Except for customer concentration described in Note 13Segment information below, we believe no other
concentration risks exist at December 31, 2012.
As of December 31, 2012, we have certain required future purchase commitments for materials, supplies,
services and fixed assets related to the normal course of business. We do not expect potential payments under these
provisions to materially affect results of operations or financial condition based upon reasonably likely outcomes
derived by reference to historical experience and current business plans.

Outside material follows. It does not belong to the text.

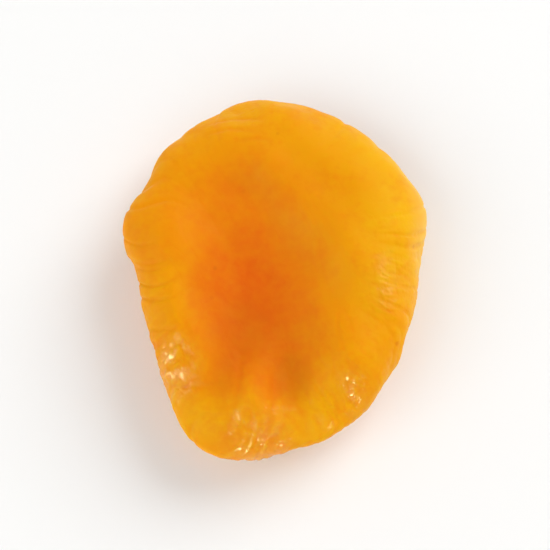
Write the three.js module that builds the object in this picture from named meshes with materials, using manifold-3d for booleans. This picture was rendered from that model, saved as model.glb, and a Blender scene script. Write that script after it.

These future purchase commitments (in
millions), excluding the facilities of the discontinued operations of our held for sale entities UBC and Europe, are
summarized below:
Year Ended December 31,
Future
Purchase Commitments
2013
$ 219.2
2014
141.6
2015
80.5
2016
5.0
2017
5.2
Thereafter
-
Total
$ 451.5
In the ordinary course of business there have arisen various legal proceedings, investigations, government
inquiries or claims now pending against us or our subsidiaries, including, but not limited to, those relating to
regulatory, commercial, employment, employee benefits and securities matters. In accordance with applicable
accounting guidance, we record accruals for certain of our outstanding legal proceedings, investigations or claims
when it is probable that a liability will be incurred and the amount of loss can be reasonably estimated. We evaluate,
on a quarterly basis, developments in legal proceedings, investigations or claims that could affect the amount of any
accrual, as well as any developments that would make a loss contingency both probable and reasonably estimable.